## begin
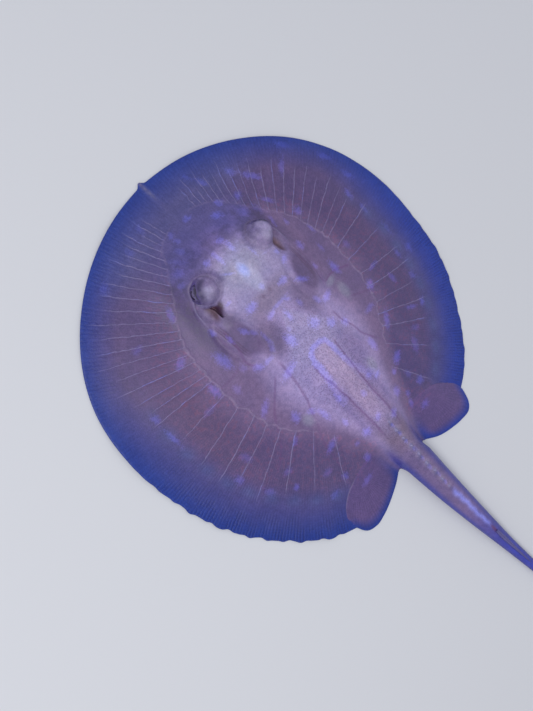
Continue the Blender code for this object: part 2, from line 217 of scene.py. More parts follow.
def disc_top(x, y):
    """Height of the disc's upper surface, without the orbits and the spiracles."""
    share = np.clip(margin_share(x, y), 0, 1)
    lens = MARGIN_THICKNESS + LENS_HEIGHT * (1 - share**2) ** LENS_POWER
    height, half_width, squareness = (curve(BACK_DOME, y, column) for column in (1, 2, 3))
    dome = height * np.exp(-((np.abs(x) / half_width) ** squareness))
    ridge = RIDGE_HEIGHT * window(y, -30, 10, 80, 125) * hump(x, 0, RIDGE_HALF_WIDTH)
    d = gill_pad_distance(x, y)
    pad = GILL_PAD_HEIGHT * fade(0.55, 1.05, d) - GILL_GROOVE_DEPTH * hump(d, 1.12, 0.16)
    snout = SNOUT_RIDGE_HEIGHT * hump(x, 0, 1.3) * window(y, -172, -166, -164, -146)
    return lens + dome + ridge + pad + snout + rim_lift(x, y)


def tail_middle(y):
    return curve(TAIL, y, 3)


def tail_across(x, y):
    """-1 to 1 across the tail."""
    return (x - tail_middle(y)) / curve(TAIL, y, 1)


def tail_side(y):
    """Height of the tail's widest line, which comes down to the pelvic fins' rims at the join."""
    rim = MARGIN_THICKNESS / 2
    return rim + (TAIL_WIDEST_SHARE * curve(TAIL, y, 2) - rim) * ease(TAIL_JOIN_Y, TAIL_JOIN_Y + 7, y)


def tail_top(x, y):
    side = tail_side(y)
    top = side + (curve(TAIL, y, 2) - side) * np.sqrt(np.clip(1 - tail_across(x, y) ** 2, 0, 1))
    return top - 4 * fade(88, TAIL_START_Y, y)


def tail_bottom(x, y):
    cosine = np.clip(np.abs(tail_across(x, y)), 0, 1) ** (1 / 0.75)
    return tail_side(y) * (1 - np.sqrt(1 - cosine**2) ** 0.6)


def smooth_max(a, b, width):
    h = np.clip(0.5 + 0.5 * (a - b) / width, 0, 1)
    return b + (a - b) * h + width * h * (1 - h)


# ==== Head ====================================================================================
EYE_PLACE = (31.4, -86.0, 26.6)
EYE_RADIUS = 7.8
EYE_TURN_FORWARD = 32
EYE_TILT_UP = 15
LID_OPENING = (60, 31)
LID_THICKNESS = 0.75
ORBIT_PLACE = (28.4, -85.0, 25.4)
ORBIT_HALF_SIZE = (9.4, 10.6, 10.6)
ORBIT_PATCH_RADIUS = 13.0
ORBIT_DOME_SHARE = 0.62
SPIRACLE_PLACE = (37.4, -72.5)
SPIRACLE_HALF_SIZE = (6.4, 11.5)
SPIRACLE_BOWL_DEPTH = 2.8
SPIRACLE_SLIT = ((36.6, -80), (33.4, -75.6), (31.9, -71.5), (32, -67), (32.6, -64))
SPIRACLE_SLIT_HALF_WIDTH = 1.9
SPIRACLE_SLIT_DEPTH = 4.8
RIGHT_SLIT_OPEN = 0.22
GILL_FOLD = (
    (33, -89), (38.2, -86.2), (42.4, -80.5), (44.2, -72), (44.2, -62), (43.8, -52), (43.2, -42),
    (42, -32), (38.5, -24),
)
GILL_FOLD_HEIGHT = 1.15
FURROWS = (1.7, 3.1, 4.5)
FURROW_DEPTH = 0.35


def along_path(x, y, side, points, step=1.0, reach_limit=14.0):
    """Signed distance to a line on one side of the body, its size, and how far along the line."""
    path = line_through(points, step)
    signed = np.full(len(x), reach_limit)
    near = np.full(len(x), reach_limit)
    share = np.zeros(len(x))
    low, high = path.min(axis=0) - reach_limit, path.max(axis=0) + reach_limit
    px, py = x * side, y
    close = np.flatnonzero((px > low[0]) & (px < high[0]) & (py > low[1]) & (py < high[1]))
    qx, qy = px[close], py[close]
    best, across, place = near[close], signed[close], share[close]
    for i, (start, end) in enumerate(zip(path[:-1], path[1:])):
        run = end - start
        length = float(np.hypot(*run))
        t = np.clip(((qx - start[0]) * run[0] + (qy - start[1]) * run[1]) / length**2, 0, 1)
        dx, dy = qx - start[0] - t * run[0], qy - start[1] - t * run[1]
        d = np.hypot(dx, dy)
        turn = np.where(run[0] * (qy - start[1]) - run[1] * (qx - start[0]) < 0, -1.0, 1.0)
        closer = d < best
        best = np.where(closer, d, best)
        across = np.where(closer, d * turn, across)
        place = np.where(closer, (i + t) / (len(path) - 1), place)
    near[close], signed[close], share[close] = best, across, place
    return signed, near, share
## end
To do
Set down the lines above as they stand, starting with the first line and ending with the line that contains "return top - 4".

Task output
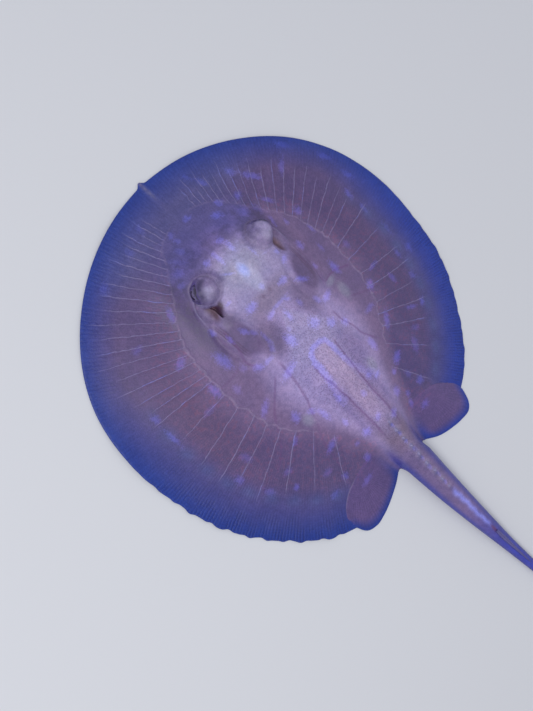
Continue the Blender code for this object: part 2, from line 217 of scene.py. More parts follow.
def disc_top(x, y):
    """Height of the disc's upper surface, without the orbits and the spiracles."""
    share = np.clip(margin_share(x, y), 0, 1)
    lens = MARGIN_THICKNESS + LENS_HEIGHT * (1 - share**2) ** LENS_POWER
    height, half_width, squareness = (curve(BACK_DOME, y, column) for column in (1, 2, 3))
    dome = height * np.exp(-((np.abs(x) / half_width) ** squareness))
    ridge = RIDGE_HEIGHT * window(y, -30, 10, 80, 125) * hump(x, 0, RIDGE_HALF_WIDTH)
    d = gill_pad_distance(x, y)
    pad = GILL_PAD_HEIGHT * fade(0.55, 1.05, d) - GILL_GROOVE_DEPTH * hump(d, 1.12, 0.16)
    snout = SNOUT_RIDGE_HEIGHT * hump(x, 0, 1.3) * window(y, -172, -166, -164, -146)
    return lens + dome + ridge + pad + snout + rim_lift(x, y)


def tail_middle(y):
    return curve(TAIL, y, 3)


def tail_across(x, y):
    """-1 to 1 across the tail."""
    return (x - tail_middle(y)) / curve(TAIL, y, 1)


def tail_side(y):
    """Height of the tail's widest line, which comes down to the pelvic fins' rims at the join."""
    rim = MARGIN_THICKNESS / 2
    return rim + (TAIL_WIDEST_SHARE * curve(TAIL, y, 2) - rim) * ease(TAIL_JOIN_Y, TAIL_JOIN_Y + 7, y)


def tail_top(x, y):
    side = tail_side(y)
    top = side + (curve(TAIL, y, 2) - side) * np.sqrt(np.clip(1 - tail_across(x, y) ** 2, 0, 1))
    return top - 4 * fade(88, TAIL_START_Y, y)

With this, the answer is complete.